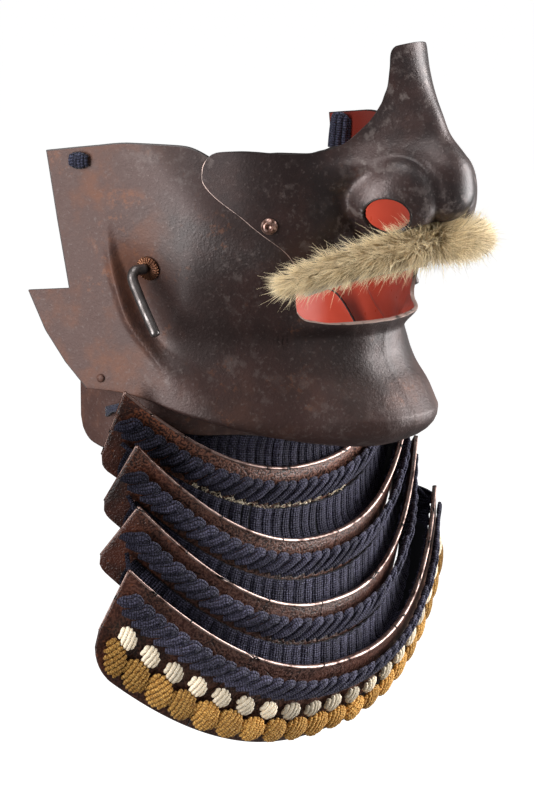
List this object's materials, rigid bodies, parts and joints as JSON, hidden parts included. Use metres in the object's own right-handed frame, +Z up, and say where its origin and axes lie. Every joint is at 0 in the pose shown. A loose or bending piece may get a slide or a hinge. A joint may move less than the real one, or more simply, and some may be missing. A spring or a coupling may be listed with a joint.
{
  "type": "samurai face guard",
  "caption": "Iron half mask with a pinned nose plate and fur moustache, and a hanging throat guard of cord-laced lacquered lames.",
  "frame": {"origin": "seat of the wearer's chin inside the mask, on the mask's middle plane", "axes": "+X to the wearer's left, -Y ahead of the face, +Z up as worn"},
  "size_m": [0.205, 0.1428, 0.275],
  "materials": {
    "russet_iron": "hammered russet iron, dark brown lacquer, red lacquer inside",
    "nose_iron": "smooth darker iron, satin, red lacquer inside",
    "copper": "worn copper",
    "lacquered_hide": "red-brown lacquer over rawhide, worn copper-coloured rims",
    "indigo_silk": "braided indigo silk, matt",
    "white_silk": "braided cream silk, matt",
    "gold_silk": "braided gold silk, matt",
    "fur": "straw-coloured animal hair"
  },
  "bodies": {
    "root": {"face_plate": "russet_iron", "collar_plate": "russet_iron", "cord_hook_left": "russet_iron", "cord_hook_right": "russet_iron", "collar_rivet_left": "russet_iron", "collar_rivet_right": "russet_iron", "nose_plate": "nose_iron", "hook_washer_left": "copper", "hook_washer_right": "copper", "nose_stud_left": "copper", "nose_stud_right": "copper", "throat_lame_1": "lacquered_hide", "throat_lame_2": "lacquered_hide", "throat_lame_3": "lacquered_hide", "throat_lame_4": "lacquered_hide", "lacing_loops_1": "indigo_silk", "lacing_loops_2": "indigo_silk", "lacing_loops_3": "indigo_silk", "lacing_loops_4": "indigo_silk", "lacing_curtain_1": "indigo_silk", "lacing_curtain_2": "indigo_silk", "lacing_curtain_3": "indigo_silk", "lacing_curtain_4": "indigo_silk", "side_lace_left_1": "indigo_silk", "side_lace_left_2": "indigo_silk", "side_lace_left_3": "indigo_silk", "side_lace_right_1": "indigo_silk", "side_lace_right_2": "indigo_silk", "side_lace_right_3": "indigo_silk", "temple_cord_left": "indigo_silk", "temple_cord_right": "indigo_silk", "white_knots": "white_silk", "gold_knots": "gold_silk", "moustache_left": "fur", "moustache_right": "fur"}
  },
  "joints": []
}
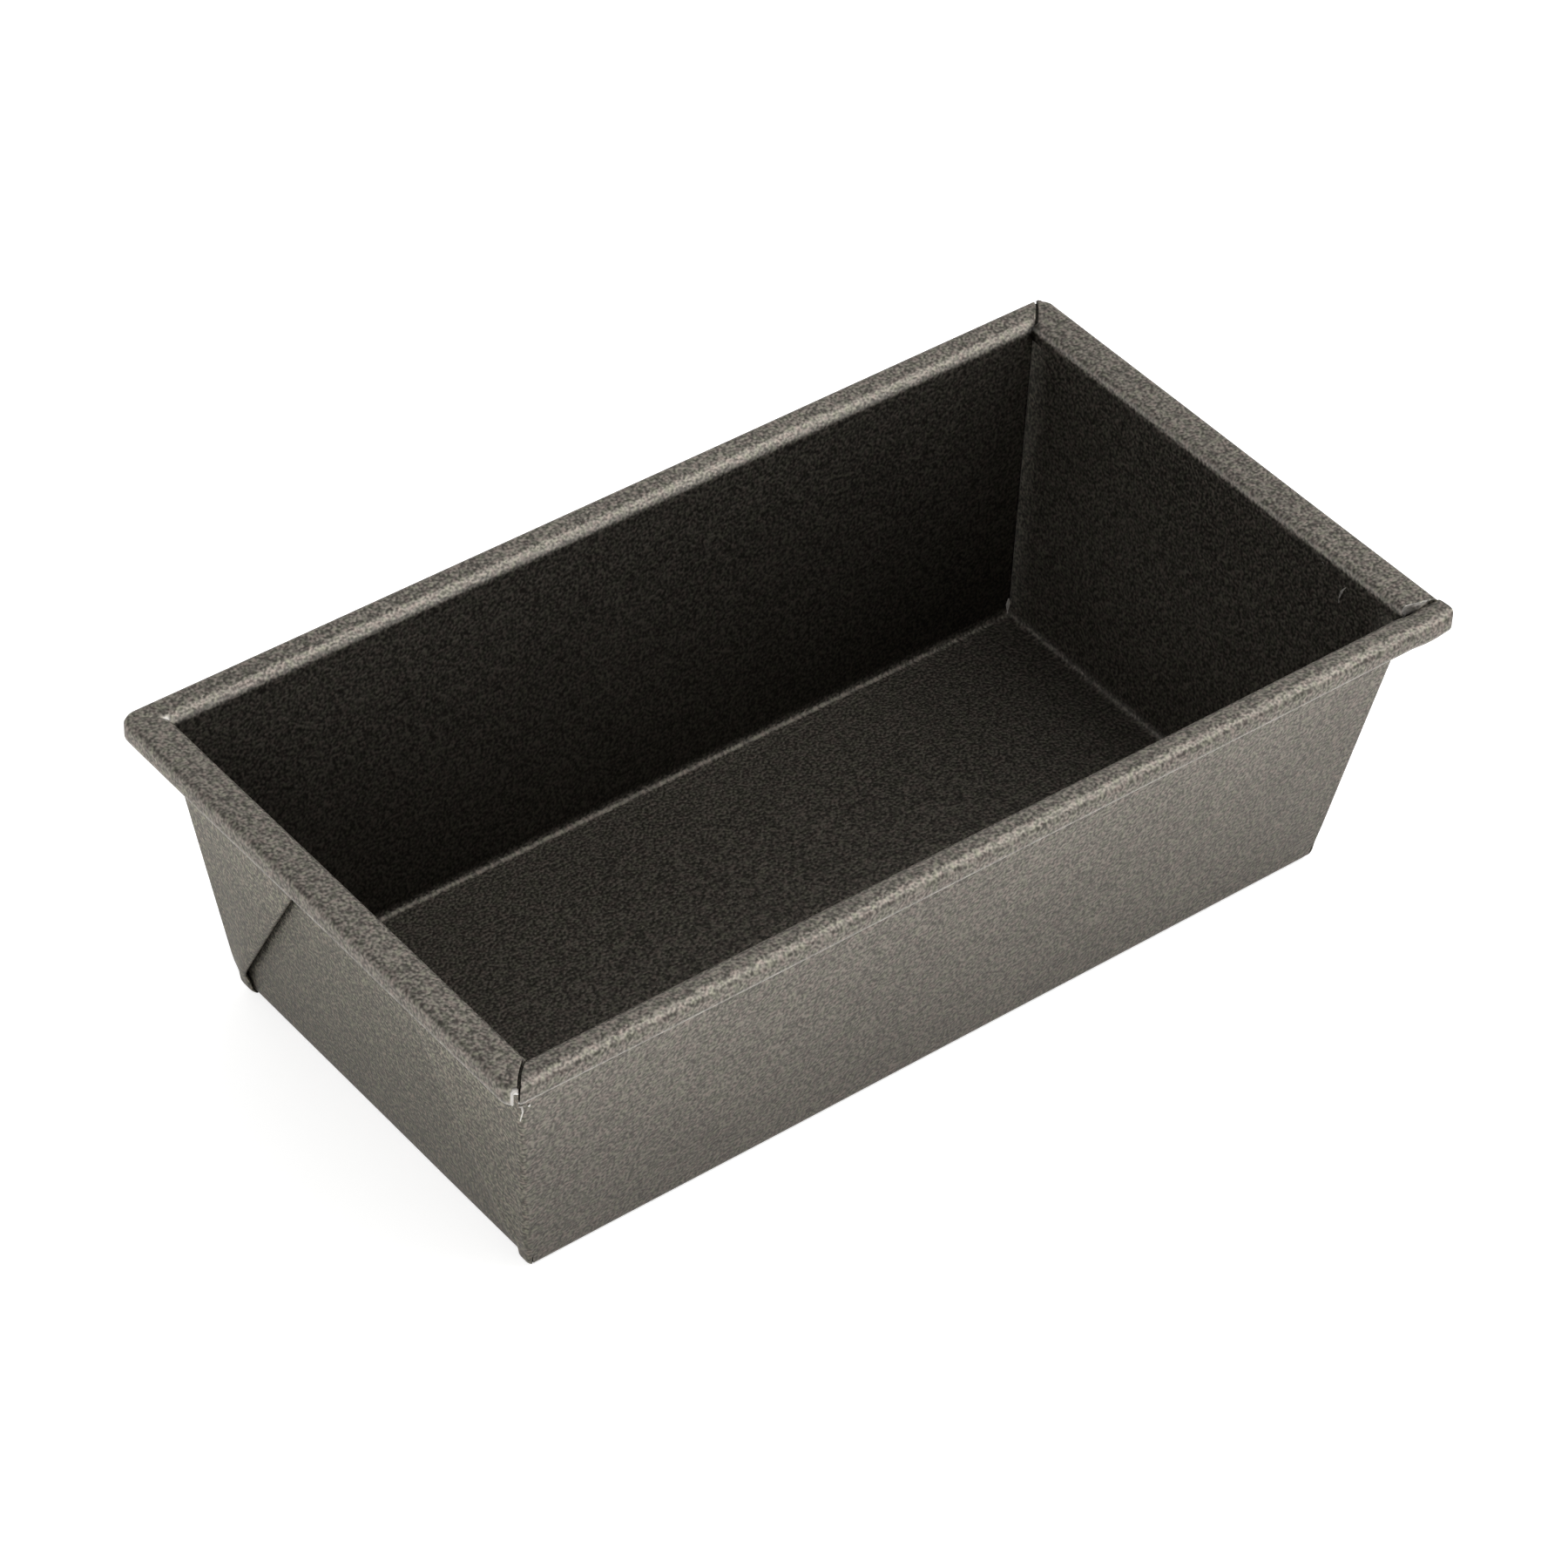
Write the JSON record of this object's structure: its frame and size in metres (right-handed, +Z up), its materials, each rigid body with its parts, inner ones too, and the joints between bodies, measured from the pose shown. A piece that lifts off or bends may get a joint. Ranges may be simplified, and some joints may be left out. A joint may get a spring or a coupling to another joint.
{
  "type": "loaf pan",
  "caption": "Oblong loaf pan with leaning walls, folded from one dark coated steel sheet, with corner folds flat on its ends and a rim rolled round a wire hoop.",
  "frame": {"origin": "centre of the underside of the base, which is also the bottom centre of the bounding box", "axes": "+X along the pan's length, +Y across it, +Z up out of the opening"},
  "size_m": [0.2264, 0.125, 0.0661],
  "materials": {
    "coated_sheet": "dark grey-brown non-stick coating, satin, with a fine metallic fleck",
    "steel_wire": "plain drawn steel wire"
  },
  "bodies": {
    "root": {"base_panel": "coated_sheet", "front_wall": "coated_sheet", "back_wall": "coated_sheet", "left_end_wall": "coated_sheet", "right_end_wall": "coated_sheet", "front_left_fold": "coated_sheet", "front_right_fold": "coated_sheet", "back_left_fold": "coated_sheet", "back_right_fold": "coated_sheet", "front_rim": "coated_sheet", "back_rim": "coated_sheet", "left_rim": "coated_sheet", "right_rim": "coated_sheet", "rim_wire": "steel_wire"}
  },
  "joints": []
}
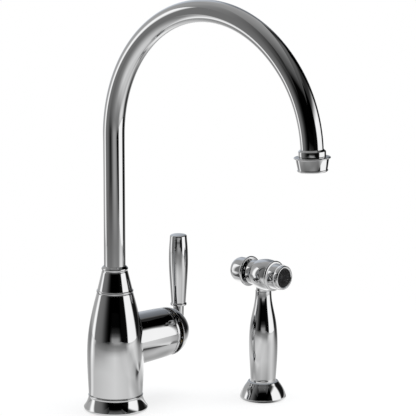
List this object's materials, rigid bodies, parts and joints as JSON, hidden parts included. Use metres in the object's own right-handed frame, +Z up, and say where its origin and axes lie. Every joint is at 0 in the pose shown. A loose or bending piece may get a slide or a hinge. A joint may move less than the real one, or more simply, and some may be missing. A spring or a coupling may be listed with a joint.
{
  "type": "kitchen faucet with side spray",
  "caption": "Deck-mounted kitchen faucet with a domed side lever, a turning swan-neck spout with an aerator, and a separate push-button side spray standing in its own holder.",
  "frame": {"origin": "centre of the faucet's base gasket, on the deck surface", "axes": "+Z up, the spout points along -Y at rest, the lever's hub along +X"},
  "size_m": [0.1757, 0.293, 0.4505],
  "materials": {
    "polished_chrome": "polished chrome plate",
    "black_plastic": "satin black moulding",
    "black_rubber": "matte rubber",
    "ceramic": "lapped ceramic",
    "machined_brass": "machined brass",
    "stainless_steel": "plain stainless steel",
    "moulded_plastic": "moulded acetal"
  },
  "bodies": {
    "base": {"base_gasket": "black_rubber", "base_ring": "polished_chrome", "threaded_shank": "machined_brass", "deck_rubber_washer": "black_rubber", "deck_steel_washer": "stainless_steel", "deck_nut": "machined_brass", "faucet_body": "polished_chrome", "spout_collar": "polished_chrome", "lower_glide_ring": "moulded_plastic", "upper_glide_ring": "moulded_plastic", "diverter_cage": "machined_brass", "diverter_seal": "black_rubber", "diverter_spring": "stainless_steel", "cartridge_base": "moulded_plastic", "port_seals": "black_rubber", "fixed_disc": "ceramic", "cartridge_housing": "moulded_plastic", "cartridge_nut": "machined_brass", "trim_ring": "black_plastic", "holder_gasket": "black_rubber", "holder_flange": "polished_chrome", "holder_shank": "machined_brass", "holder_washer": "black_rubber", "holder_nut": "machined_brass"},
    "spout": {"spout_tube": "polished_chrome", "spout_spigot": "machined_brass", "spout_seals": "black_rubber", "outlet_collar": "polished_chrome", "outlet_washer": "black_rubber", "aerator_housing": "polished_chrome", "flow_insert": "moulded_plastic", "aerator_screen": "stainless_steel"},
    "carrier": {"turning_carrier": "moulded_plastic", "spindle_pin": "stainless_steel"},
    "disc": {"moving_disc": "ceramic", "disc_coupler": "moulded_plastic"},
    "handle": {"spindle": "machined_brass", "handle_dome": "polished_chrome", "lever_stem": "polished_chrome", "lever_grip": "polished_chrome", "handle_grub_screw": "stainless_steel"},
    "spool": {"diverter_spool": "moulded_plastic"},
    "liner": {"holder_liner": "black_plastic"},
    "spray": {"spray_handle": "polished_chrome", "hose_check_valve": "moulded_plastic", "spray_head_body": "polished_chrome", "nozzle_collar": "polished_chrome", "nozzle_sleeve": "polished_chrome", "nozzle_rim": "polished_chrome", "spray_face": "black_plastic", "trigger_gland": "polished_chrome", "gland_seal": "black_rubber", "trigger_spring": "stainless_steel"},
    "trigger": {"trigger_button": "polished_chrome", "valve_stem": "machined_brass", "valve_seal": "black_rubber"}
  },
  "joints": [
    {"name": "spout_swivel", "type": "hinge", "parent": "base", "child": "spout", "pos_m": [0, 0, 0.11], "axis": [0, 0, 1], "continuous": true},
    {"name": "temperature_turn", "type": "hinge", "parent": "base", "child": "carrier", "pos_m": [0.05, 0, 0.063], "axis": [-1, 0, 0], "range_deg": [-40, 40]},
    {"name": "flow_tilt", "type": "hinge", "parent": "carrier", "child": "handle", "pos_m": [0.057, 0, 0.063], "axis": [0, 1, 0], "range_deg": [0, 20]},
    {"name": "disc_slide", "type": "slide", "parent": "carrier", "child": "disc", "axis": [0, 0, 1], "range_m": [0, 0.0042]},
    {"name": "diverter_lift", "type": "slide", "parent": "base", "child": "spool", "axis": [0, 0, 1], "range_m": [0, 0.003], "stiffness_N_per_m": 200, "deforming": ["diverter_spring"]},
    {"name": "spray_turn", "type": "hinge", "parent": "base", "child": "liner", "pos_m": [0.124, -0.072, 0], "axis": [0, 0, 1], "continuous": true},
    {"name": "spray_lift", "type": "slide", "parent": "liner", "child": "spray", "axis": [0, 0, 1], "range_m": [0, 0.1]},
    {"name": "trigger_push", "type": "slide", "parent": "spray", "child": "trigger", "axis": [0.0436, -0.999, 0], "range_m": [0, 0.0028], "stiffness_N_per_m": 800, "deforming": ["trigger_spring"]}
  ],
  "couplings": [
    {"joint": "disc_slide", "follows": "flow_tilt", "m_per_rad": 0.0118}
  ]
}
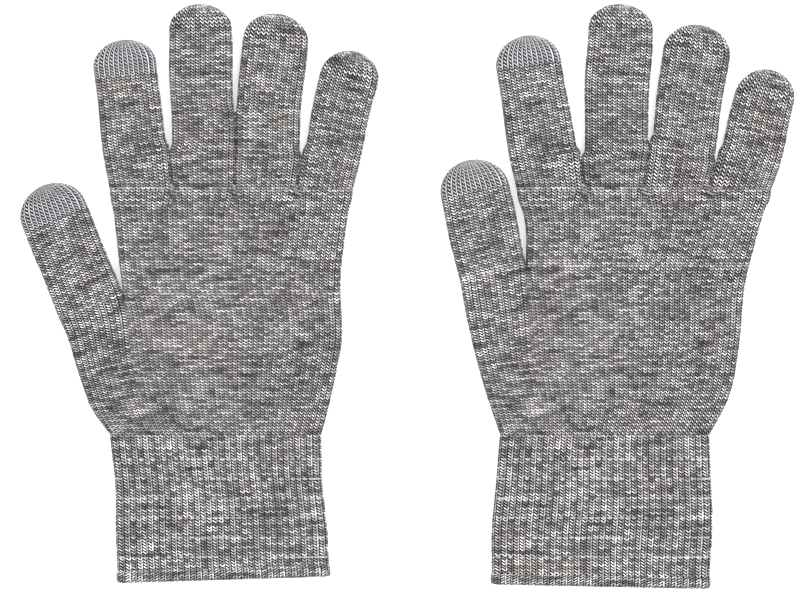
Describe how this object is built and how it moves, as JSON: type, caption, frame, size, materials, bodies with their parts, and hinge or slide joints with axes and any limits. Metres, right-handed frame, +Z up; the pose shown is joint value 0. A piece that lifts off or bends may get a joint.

• _PROMPT_
Go through the records above and copy every line with the word "shown".

• _WRITTEN RESPONSE_
List this object's materials, rigid bodies, parts and joints as JSON, hidden parts included. Use metres in the object's own right-handed frame, +Z up, and say where its origin and axes lie. Every joint is at 0 in the pose shown. A loose or bending piece may get a slide or a hinge. A joint may move less than the real one, or more simply, and some may be missing. A spring or a coupling may be listed with a joint.
Write the JSON record of this object's structure: its frame and size in metres (right-handed, +Z up), its materials, each rigid body with its parts, inner ones too, and the joints between bodies, measured from the pose shown. A piece that lifts off or bends may get a joint. Ranges may be simplified, and some joints may be left out. A joint may get a spring or a coupling to another joint.
List this object's materials, rigid bodies, parts and joints as JSON, hidden parts included. Use metres in the object's own right-handed frame, +Z up, and say where its origin and axes lie. Every joint is at 0 in the pose shown. A loose or bending piece may get a slide or a hinge. A joint may move less than the real one, or more simply, and some may be missing. A spring or a coupling may be listed with a joint.
Describe how this object is built and how it moves, as JSON: type, caption, frame, size, materials, bodies with their parts, and hinge or slide joints with axes and any limits. Metres, right-handed frame, +Z up; the pose shown is joint value 0. A piece that lifts off or bends may get a joint.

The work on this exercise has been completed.